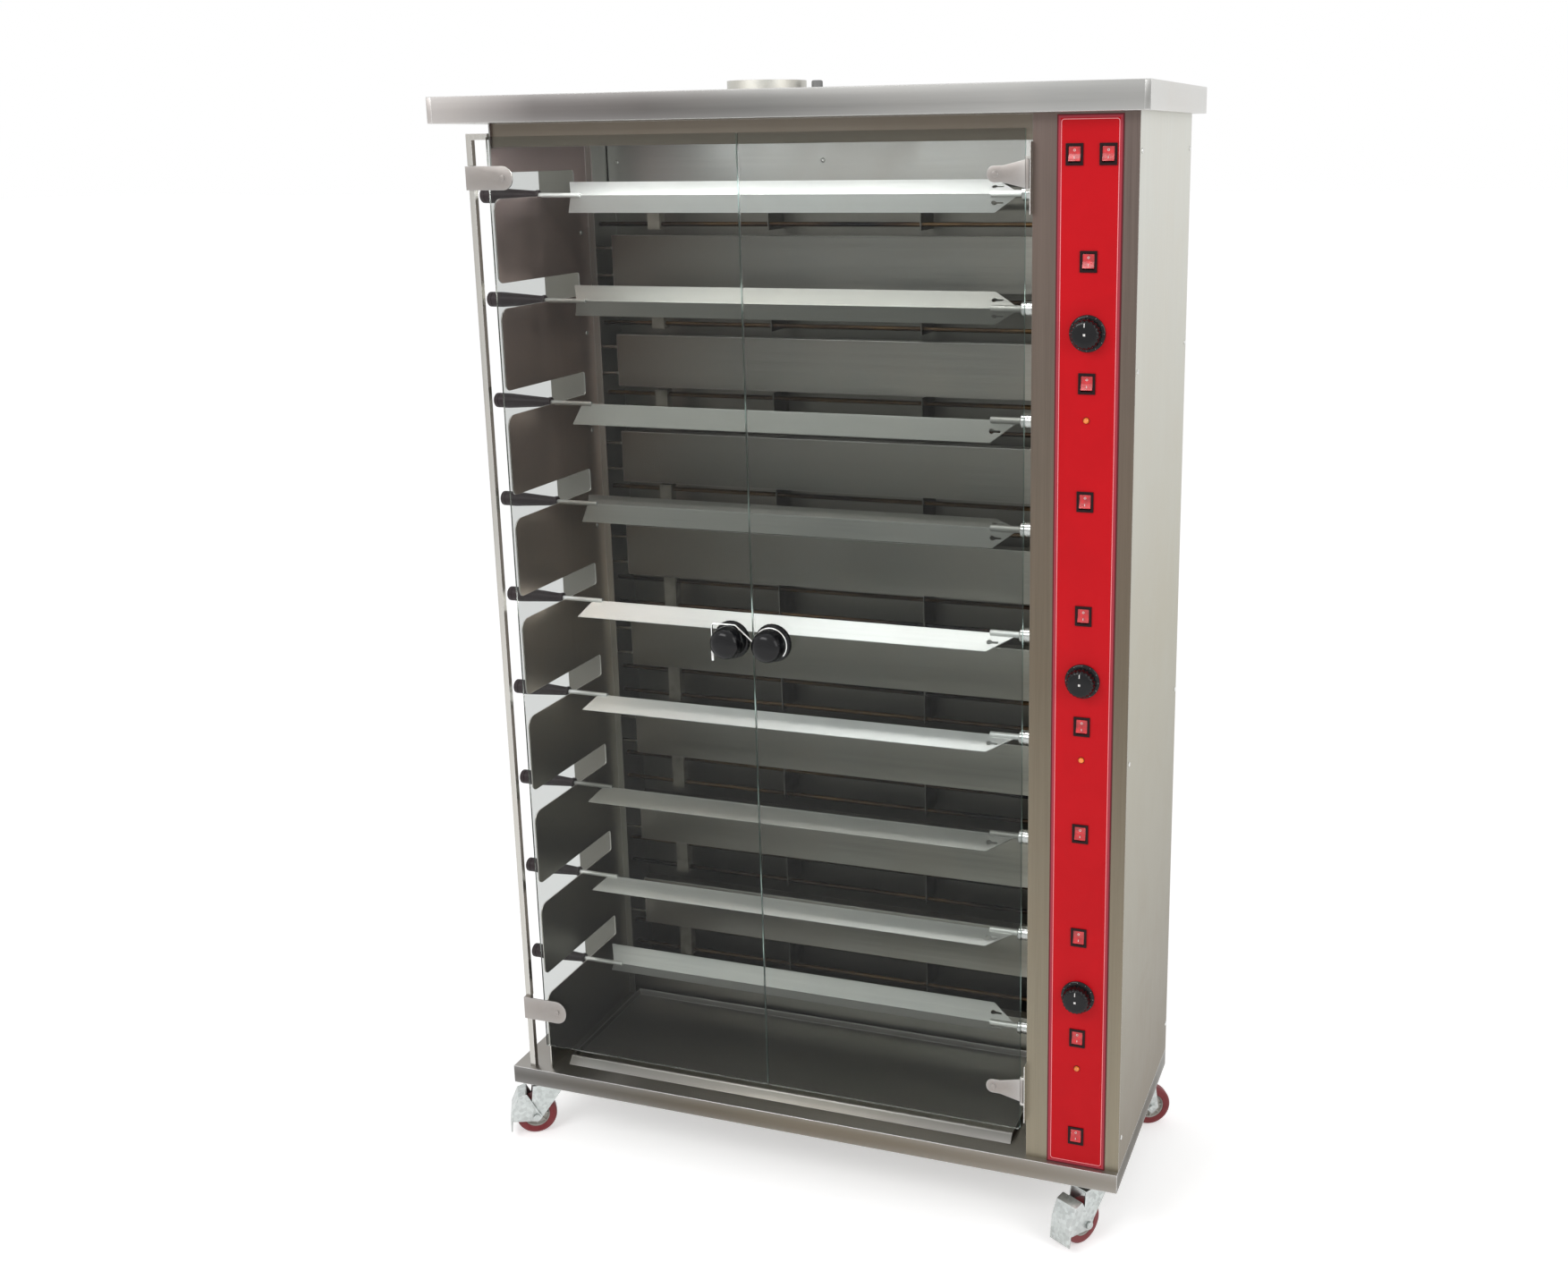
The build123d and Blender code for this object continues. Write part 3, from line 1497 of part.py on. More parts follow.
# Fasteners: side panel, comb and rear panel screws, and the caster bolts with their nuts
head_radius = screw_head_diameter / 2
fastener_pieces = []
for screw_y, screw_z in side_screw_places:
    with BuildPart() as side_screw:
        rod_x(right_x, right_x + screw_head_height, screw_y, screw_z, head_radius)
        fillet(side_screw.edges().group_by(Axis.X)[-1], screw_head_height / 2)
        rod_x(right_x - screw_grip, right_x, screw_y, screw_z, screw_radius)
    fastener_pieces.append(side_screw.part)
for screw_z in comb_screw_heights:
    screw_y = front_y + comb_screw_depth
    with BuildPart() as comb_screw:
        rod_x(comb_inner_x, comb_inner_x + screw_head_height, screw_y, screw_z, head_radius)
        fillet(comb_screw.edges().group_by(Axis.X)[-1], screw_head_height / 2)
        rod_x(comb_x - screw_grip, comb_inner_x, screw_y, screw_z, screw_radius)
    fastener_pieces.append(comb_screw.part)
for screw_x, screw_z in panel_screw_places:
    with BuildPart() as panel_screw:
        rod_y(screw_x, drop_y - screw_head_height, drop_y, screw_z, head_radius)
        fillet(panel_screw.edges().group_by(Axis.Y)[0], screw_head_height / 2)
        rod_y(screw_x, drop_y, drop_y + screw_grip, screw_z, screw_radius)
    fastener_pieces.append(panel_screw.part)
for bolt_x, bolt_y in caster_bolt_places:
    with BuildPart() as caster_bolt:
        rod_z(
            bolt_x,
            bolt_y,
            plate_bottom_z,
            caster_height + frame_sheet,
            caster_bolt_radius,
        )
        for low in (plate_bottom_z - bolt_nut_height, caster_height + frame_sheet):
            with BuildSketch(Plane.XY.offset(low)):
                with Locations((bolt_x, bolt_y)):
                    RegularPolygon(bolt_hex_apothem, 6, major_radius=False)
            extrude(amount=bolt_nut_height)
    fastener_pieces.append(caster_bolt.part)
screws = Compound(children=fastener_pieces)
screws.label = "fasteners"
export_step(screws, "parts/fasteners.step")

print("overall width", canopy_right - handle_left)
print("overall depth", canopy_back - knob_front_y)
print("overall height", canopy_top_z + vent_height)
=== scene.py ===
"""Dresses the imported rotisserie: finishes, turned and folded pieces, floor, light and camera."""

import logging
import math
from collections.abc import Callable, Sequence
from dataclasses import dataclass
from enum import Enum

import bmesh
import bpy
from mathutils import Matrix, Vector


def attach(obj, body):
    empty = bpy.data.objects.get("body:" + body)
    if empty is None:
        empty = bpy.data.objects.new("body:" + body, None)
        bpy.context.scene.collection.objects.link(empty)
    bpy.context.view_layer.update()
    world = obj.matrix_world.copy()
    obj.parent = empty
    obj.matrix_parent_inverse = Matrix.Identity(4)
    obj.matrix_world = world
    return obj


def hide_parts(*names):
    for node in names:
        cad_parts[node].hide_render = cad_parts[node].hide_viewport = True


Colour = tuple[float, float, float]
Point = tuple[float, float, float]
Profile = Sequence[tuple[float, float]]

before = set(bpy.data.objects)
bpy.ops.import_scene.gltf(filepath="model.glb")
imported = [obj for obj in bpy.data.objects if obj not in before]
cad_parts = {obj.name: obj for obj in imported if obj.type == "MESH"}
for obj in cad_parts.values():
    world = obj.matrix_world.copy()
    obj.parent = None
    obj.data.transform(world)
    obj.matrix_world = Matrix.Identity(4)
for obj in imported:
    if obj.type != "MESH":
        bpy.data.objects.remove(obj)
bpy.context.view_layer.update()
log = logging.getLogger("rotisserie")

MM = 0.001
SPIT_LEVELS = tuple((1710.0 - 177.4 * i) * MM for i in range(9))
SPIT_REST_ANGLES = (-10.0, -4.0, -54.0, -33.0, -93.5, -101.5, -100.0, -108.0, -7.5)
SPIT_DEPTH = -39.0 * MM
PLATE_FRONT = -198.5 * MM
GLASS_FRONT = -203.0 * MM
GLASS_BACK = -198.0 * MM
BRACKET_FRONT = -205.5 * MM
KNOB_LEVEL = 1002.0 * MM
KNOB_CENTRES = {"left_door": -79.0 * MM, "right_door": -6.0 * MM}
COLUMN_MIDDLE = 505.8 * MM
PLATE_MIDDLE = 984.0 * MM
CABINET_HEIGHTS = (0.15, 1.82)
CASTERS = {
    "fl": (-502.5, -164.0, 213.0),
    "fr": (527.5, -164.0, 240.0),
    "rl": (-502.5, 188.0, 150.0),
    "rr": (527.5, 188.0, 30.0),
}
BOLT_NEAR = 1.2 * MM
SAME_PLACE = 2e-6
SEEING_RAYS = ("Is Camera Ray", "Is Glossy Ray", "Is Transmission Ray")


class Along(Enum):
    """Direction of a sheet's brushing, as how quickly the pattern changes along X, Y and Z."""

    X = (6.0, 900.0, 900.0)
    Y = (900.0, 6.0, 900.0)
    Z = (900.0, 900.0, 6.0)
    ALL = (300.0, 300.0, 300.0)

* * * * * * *

* _Work to do_
Reproduce the entire listing word for word.

* _Reply to the task_
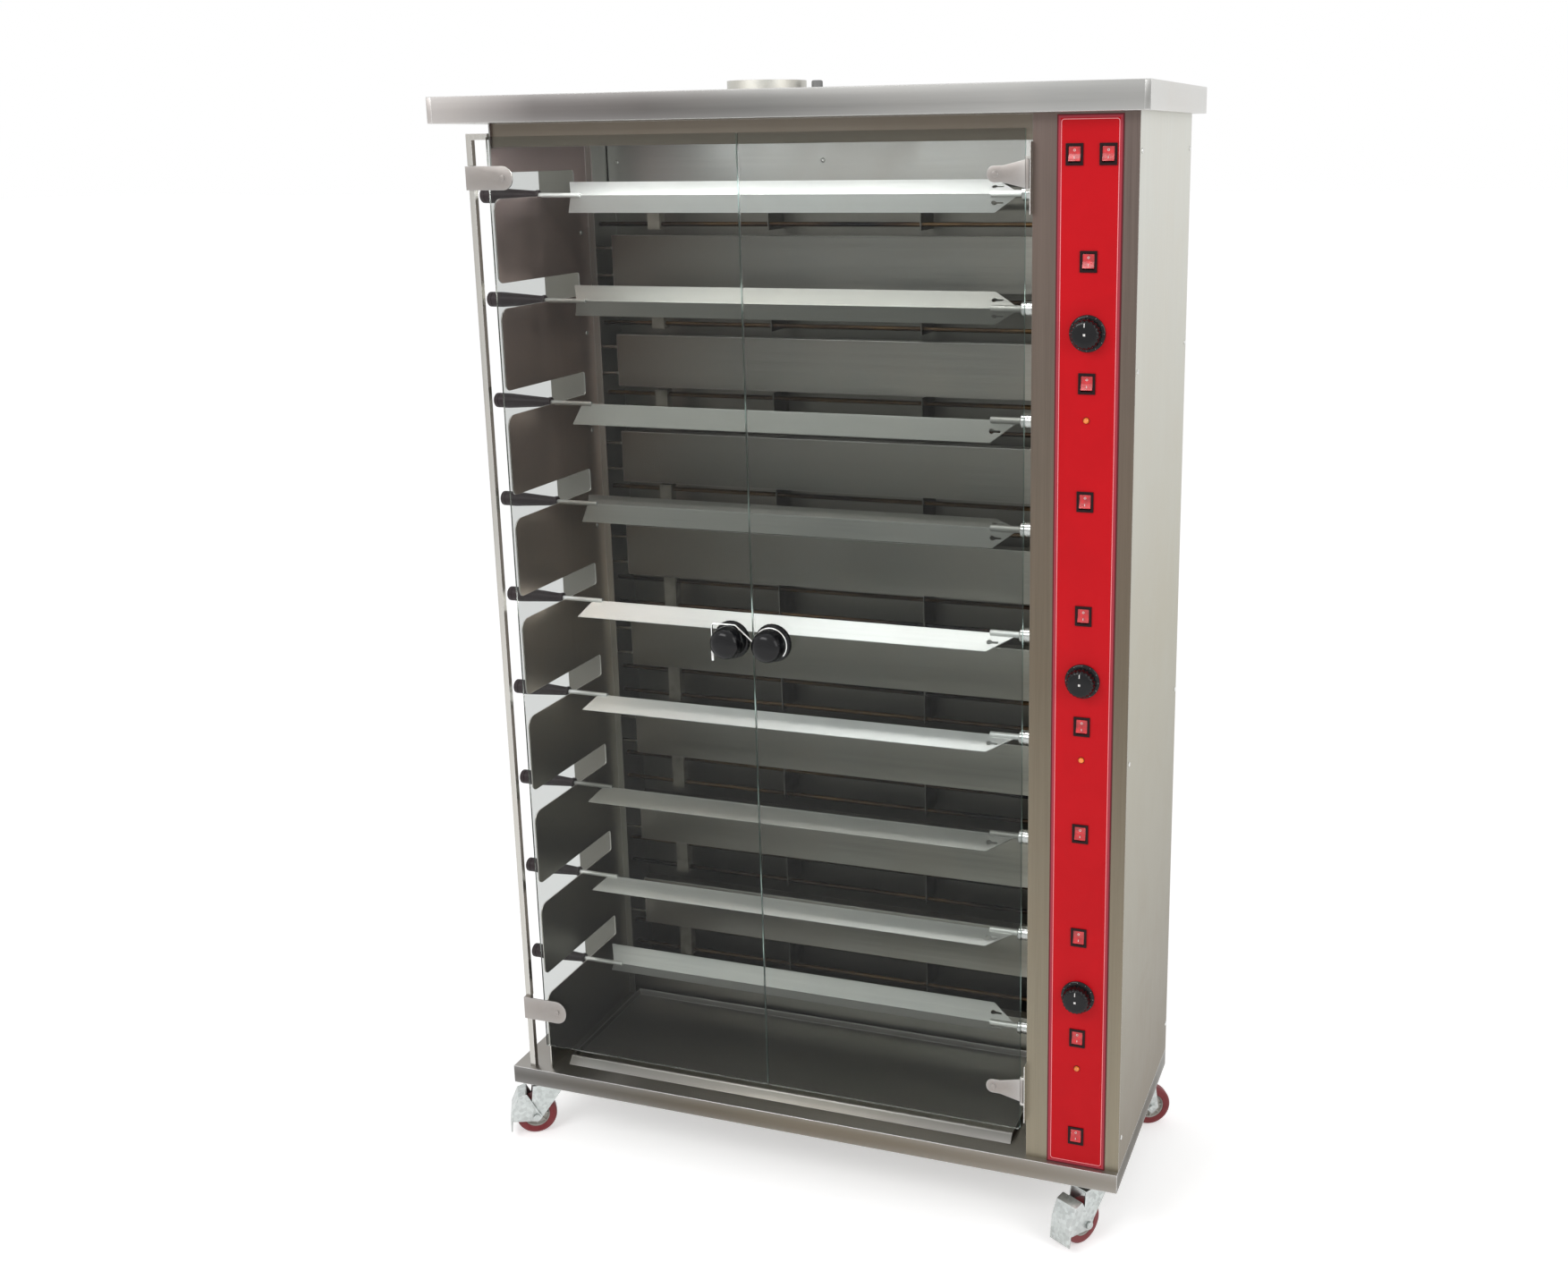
The build123d and Blender code for this object continues. Write part 3, from line 1497 of part.py on. More parts follow.
# Fasteners: side panel, comb and rear panel screws, and the caster bolts with their nuts
head_radius = screw_head_diameter / 2
fastener_pieces = []
for screw_y, screw_z in side_screw_places:
    with BuildPart() as side_screw:
        rod_x(right_x, right_x + screw_head_height, screw_y, screw_z, head_radius)
        fillet(side_screw.edges().group_by(Axis.X)[-1], screw_head_height / 2)
        rod_x(right_x - screw_grip, right_x, screw_y, screw_z, screw_radius)
    fastener_pieces.append(side_screw.part)
for screw_z in comb_screw_heights:
    screw_y = front_y + comb_screw_depth
    with BuildPart() as comb_screw:
        rod_x(comb_inner_x, comb_inner_x + screw_head_height, screw_y, screw_z, head_radius)
        fillet(comb_screw.edges().group_by(Axis.X)[-1], screw_head_height / 2)
        rod_x(comb_x - screw_grip, comb_inner_x, screw_y, screw_z, screw_radius)
    fastener_pieces.append(comb_screw.part)
for screw_x, screw_z in panel_screw_places:
    with BuildPart() as panel_screw:
        rod_y(screw_x, drop_y - screw_head_height, drop_y, screw_z, head_radius)
        fillet(panel_screw.edges().group_by(Axis.Y)[0], screw_head_height / 2)
        rod_y(screw_x, drop_y, drop_y + screw_grip, screw_z, screw_radius)
    fastener_pieces.append(panel_screw.part)
for bolt_x, bolt_y in caster_bolt_places:
    with BuildPart() as caster_bolt:
        rod_z(
            bolt_x,
            bolt_y,
            plate_bottom_z,
            caster_height + frame_sheet,
            caster_bolt_radius,
        )
        for low in (plate_bottom_z - bolt_nut_height, caster_height + frame_sheet):
            with BuildSketch(Plane.XY.offset(low)):
                with Locations((bolt_x, bolt_y)):
                    RegularPolygon(bolt_hex_apothem, 6, major_radius=False)
            extrude(amount=bolt_nut_height)
    fastener_pieces.append(caster_bolt.part)
screws = Compound(children=fastener_pieces)
screws.label = "fasteners"
export_step(screws, "parts/fasteners.step")

print("overall width", canopy_right - handle_left)
print("overall depth", canopy_back - knob_front_y)
print("overall height", canopy_top_z + vent_height)
=== scene.py ===
"""Dresses the imported rotisserie: finishes, turned and folded pieces, floor, light and camera."""

import logging
import math
from collections.abc import Callable, Sequence
from dataclasses import dataclass
from enum import Enum

import bmesh
import bpy
from mathutils import Matrix, Vector


def attach(obj, body):
    empty = bpy.data.objects.get("body:" + body)
    if empty is None:
        empty = bpy.data.objects.new("body:" + body, None)
        bpy.context.scene.collection.objects.link(empty)
    bpy.context.view_layer.update()
    world = obj.matrix_world.copy()
    obj.parent = empty
    obj.matrix_parent_inverse = Matrix.Identity(4)
    obj.matrix_world = world
    return obj


def hide_parts(*names):
    for node in names:
        cad_parts[node].hide_render = cad_parts[node].hide_viewport = True


Colour = tuple[float, float, float]
Point = tuple[float, float, float]
Profile = Sequence[tuple[float, float]]

before = set(bpy.data.objects)
bpy.ops.import_scene.gltf(filepath="model.glb")
imported = [obj for obj in bpy.data.objects if obj not in before]
cad_parts = {obj.name: obj for obj in imported if obj.type == "MESH"}
for obj in cad_parts.values():
    world = obj.matrix_world.copy()
    obj.parent = None
    obj.data.transform(world)
    obj.matrix_world = Matrix.Identity(4)
for obj in imported:
    if obj.type != "MESH":
        bpy.data.objects.remove(obj)
bpy.context.view_layer.update()
log = logging.getLogger("rotisserie")

MM = 0.001
SPIT_LEVELS = tuple((1710.0 - 177.4 * i) * MM for i in range(9))
SPIT_REST_ANGLES = (-10.0, -4.0, -54.0, -33.0, -93.5, -101.5, -100.0, -108.0, -7.5)
SPIT_DEPTH = -39.0 * MM
PLATE_FRONT = -198.5 * MM
GLASS_FRONT = -203.0 * MM
GLASS_BACK = -198.0 * MM
BRACKET_FRONT = -205.5 * MM
KNOB_LEVEL = 1002.0 * MM
KNOB_CENTRES = {"left_door": -79.0 * MM, "right_door": -6.0 * MM}
COLUMN_MIDDLE = 505.8 * MM
PLATE_MIDDLE = 984.0 * MM
CABINET_HEIGHTS = (0.15, 1.82)
CASTERS = {
    "fl": (-502.5, -164.0, 213.0),
    "fr": (527.5, -164.0, 240.0),
    "rl": (-502.5, 188.0, 150.0),
    "rr": (527.5, 188.0, 30.0),
}
BOLT_NEAR = 1.2 * MM
SAME_PLACE = 2e-6
SEEING_RAYS = ("Is Camera Ray", "Is Glossy Ray", "Is Transmission Ray")


class Along(Enum):
    """Direction of a sheet's brushing, as how quickly the pattern changes along X, Y and Z."""

    X = (6.0, 900.0, 900.0)
    Y = (900.0, 6.0, 900.0)
    Z = (900.0, 900.0, 6.0)
    ALL = (300.0, 300.0, 300.0)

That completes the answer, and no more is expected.